The trial court granted Defendants’ motion to exclude the testimony of the architect as to his damages calculations. The trial continued without a new trial date at the request of Defendants to require supplementation of the architect’s expert report, “to provide the architect’s summary of the grounds for each opinion relating to cost.” The structural engineer was excluded from testifying as to cost damages due to his statement in his initial report that he wasn’t a qualified cost estimator. He subsequently supplemented his report with an affidavit and exhibit with itemized calculations for roof repairs.
On appeal, Plaintiff argued that the trial court abused its discretion in excluding the architect’s expert testimony on cost damages, and Defendants challenged the reliability of his method and his failure to disclose the basis of the majority of his cost opinions.
Associate Justice David A. Chandler of the Mississippi Supreme Court wrote in his opinion for the court that seasonable supplementation of expert testimony is required under the guidelines of Rule of Civil Procedure 26(f). The function of this requirement is to “fairly inform the opposing party of the evidence against it with an opportunity to meet it and to avoid ‘trial by ambush,’” the judge explained, citing a 2011 Mississippi decision.

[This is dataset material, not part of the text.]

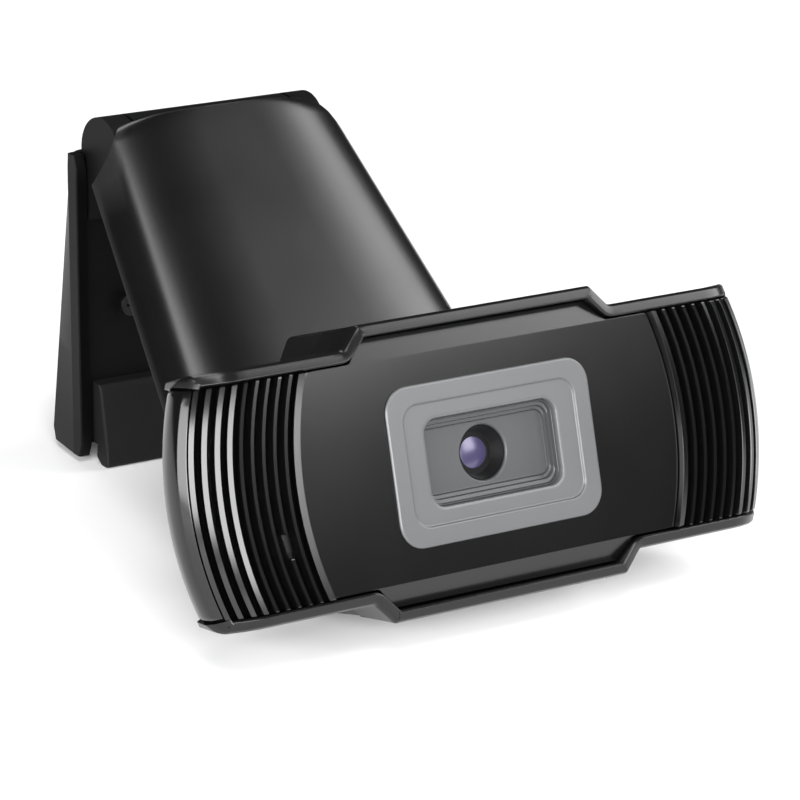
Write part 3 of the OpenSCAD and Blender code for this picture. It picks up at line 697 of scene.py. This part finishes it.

There were many reliable methods of calculating construction damages available to experts based on the nature of the cause of action and best evidence available of the underlying facts and data. What matters on a case-by-case basis, the judge reasoned, is adherence to Rule of Evidence 702 and Rule of Civil Procedure 26—and, in particular, adherence to the requirement that experts disclose the basis of their opinions with sufficient specificity to allow defendants to prepare a defense and avoid trial by ambush. Cost estimates don’t have to be presented with “mathematical certainty.” But there should be sufficient evidence presented so that the trier of fact can determine damages within a reasonable certainty.
The judge held that, generally speaking, the annually published RS Means Construction Cost manual is a reliable industry source of data and has been used with approval in cases involving damages expert witness testimony. However, merely disclosing that a five-year-old RS Means manual was the general basis for the conclusory estimates on 22 of the 23 items of alleged structural damages of several million dollars wouldn’t cut it. The testimony was unreliable as it failed to disclose the basis of the damages expert witness opinion.

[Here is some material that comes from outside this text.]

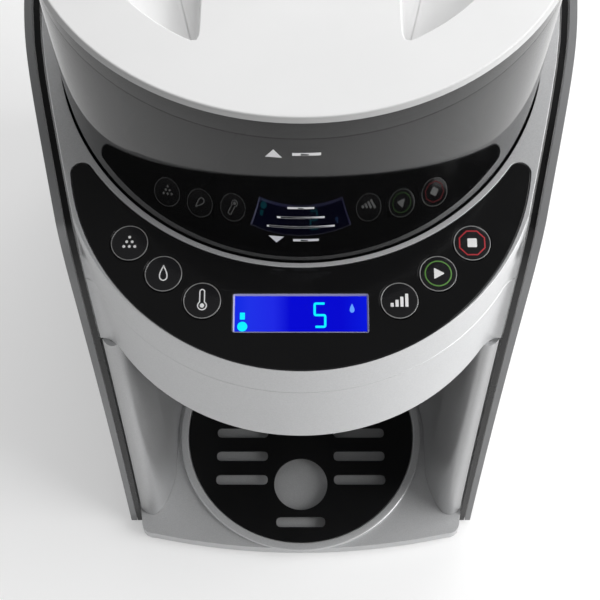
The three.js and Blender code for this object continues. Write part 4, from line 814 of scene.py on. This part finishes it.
def scoop_grid(sign):
    """Finger recess: its loop rolls in over a round edge, drops down a wall, and meets a floor that slopes up
    away from the bar, z = top - deep + slope (|x| - bar)."""
    recess, bar, edge = SCOOP["recess"], SCOOP["bar"], SCOOP["edge"]
    corner_y = math.sqrt(recess ** 2 - bar ** 2)
    end = math.atan2(corner_y, bar)
    arc = np.linspace(-end, end, STEPS["scoop_arc"])
    straight = np.linspace(corner_y, -corner_y, STEPS["scoop_bar"])[1:-1]
    outline = np.concatenate([np.column_stack([recess * np.cos(arc), recess * np.sin(arc)]),
                              np.column_stack([bar + 0 * straight, straight])])
    for _ in range(STEPS["scoop_passes"]):
        outline = (np.roll(outline, 1, axis=0) + 2 * outline + np.roll(outline, -1, axis=0)) / 4
    outline = counterclockwise(outline * [sign, 1.0])
    slope = (SCOOP["deep"] - SCOOP["shallow"]) / (recess - bar)

    def depth(points):
        return np.maximum(SCOOP["deep"] - slope * (np.abs(points[:, 0]) - bar), 0.0)

    def row(points, drop):
        return np.column_stack([points, LID["top"] - drop])

    rows = []
    for inset, fall in quarter_rings(edge)[::-1]:
        rows.append(row(offset(outline, -inset), np.full(len(outline), fall)))
    at_wall = depth(outline)
    fillet = np.minimum(SCOOP["fillet"], SCOOP["fillet_share"] * at_wall)
    for share in SCOOP["wall_shares"]:
        rows.append(row(outline, edge + share * (at_wall - fillet - edge)))
    for angle in np.linspace(0.0, math.pi / 2, STEPS["scoop_fillet"]):
        ring = shrink(outline, fillet * (1 - math.cos(angle)))
        fall = at_wall - fillet * (1 - math.sin(angle)) + (depth(ring) - at_wall) * math.sin(angle)
        rows.append(row(ring, fall))
    last = rows[-1][:, :2]
    for share in SCOOP["floor_shares"]:
        ring = last + (last.mean(axis=0) - last) * share
        rows.append(row(ring, depth(ring)))
    return np.stack(rows)


def lid_piece():
    """Lid: a turned underside and edge, a flat top, and the two finger recesses let into it."""
    ease = quarter_rings(LID["top_ease"], STEPS["lid_ease"])
    profile = np.concatenate([
        [(0.0, LID["well_bottom"]), (LID["well"] - LID["well_ease"], LID["well_bottom"]),
         (LID["well"], LID["well_bottom"] + LID["well_ease"]), (LID["well"], LID["seat"]),
         (LID["skirt_inner"], LID["seat"]), (LID["skirt_inner"], LID["skirt_bottom"]),
         (LID["skirt_outer"], LID["skirt_bottom"]), (LID["skirt_outer"], LID["groove_low"]),
         (LID["groove_inner"], LID["groove_low"]), (LID["groove_inner"], LID["groove_high"]),
         (LID["skirt_outer"], LID["groove_high"]), (LID["skirt_outer"], LID["seat"]),
         (LID["edge"] - LID["edge_ease"], LID["seat"]), (LID["edge"], LID["seat"] + LID["edge_ease"])],
        np.column_stack([LID["top_edge"] - ease[:, 0], LID["top"] - ease[:, 1]])])
    turned = lathe_grid(profile)
    scoops = [scoop_grid(1.0), scoop_grid(-1.0)]
    return even_normals(surface("lid", [turned] + scoops, caps=[[turned[-1], scoops[0][0], scoops[1][0]]]))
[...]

“Pretrial obfuscation of the basis for expert opinions,” Judge Chandler wrote, “especially when the court has ordered further disclosure, is a game of chicken that parties should not play in light of how our evidentiary standards have evolved to preclude trial by ambush.”
As a result, there were no damages estimates left for Plaintiff to present as evidence in this trial.
The Supreme Court agreed with the trial court that production of the basis for only one itemized opinion out of 23 was not in compliance with the degree of specificity ordered. The Court held that the trial court did not abuse its discretion in granting Defendants’ Daubert motion to exclude the structural engineer as unqualified to provide expert opinions relating to cost.
The trial court’s grant of summary judgment was affirmed.
Inn By the Sea Homeowner’s Ass’n, Inc. v. Seainn, LLC, — So.3d —-, 2015 WL 4572928 (Miss. Miss. July 30, 2015).